Following the election of George W. Bush as President of the United States, the Vulcans all received key positions within the new administration.

- Richard Armitage was appointed US Deputy Secretary of State under Colin Powell.
- Robert Blackwill was appointed US Ambassador to India and later to the US National Security Council.
- Stephen Hadley was appointed US Deputy National Security Advisor under Rice and later US National Security Advisor.
- Scooter Libby became Chief of Staff to the Vice President of the United States.
- Richard Perle was appointed chairman of the US Defense Policy Board Advisory Committee.
- Condoleezza Rice was appointed US National Security Advisor and later US Secretary of State in Bush's Second Administration.
- Paul Wolfowitz was appointed US Deputy Secretary of Defense under Donald Rumsfeld and later president of the World Bank in 2005.

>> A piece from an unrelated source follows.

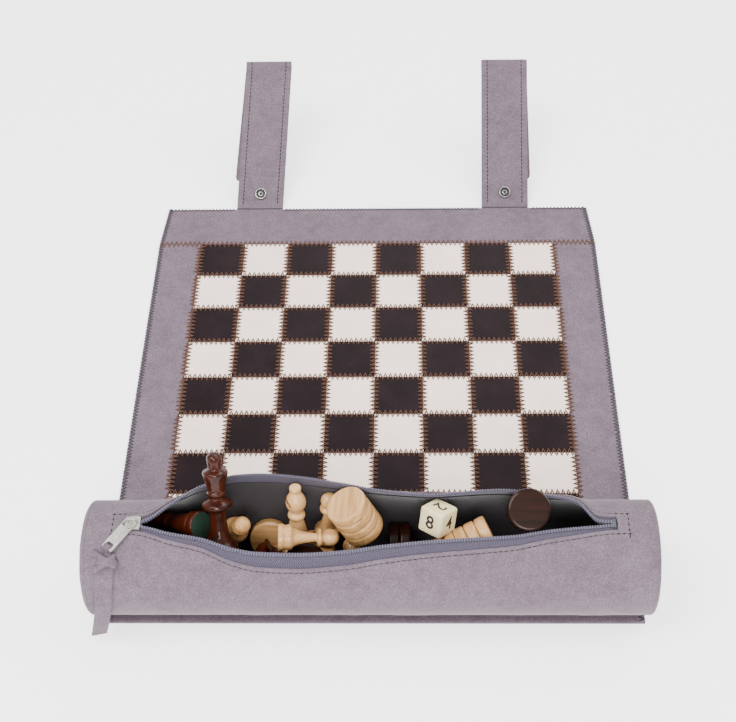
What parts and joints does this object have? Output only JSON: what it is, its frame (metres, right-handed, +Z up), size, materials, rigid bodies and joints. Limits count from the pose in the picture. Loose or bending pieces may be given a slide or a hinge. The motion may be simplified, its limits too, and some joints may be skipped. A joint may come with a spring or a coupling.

- Dov Zakheim was appointed Under Secretary of Defense (Comptroller).
- Robert Zoellick was appointed US Trade Representative, US Deputy Secretary of State and nominated as World Bank president in 2007.

On December 13, 2001, in accordance with his campaign promises on National Missile Defense, Bush gave Russia six months' notice of the United States' withdrawal from the 1972 Anti-Ballistic Missile Treaty. This was the first time in recent history the United States had withdrawn from a major international arms treaty. However, the humble foreign policy outlined by Bush during his campaign was quickly dropped after the terrorist attacks of 9/11 in favor of a more aggressive policy that has been dubbed the Bush Doctrine.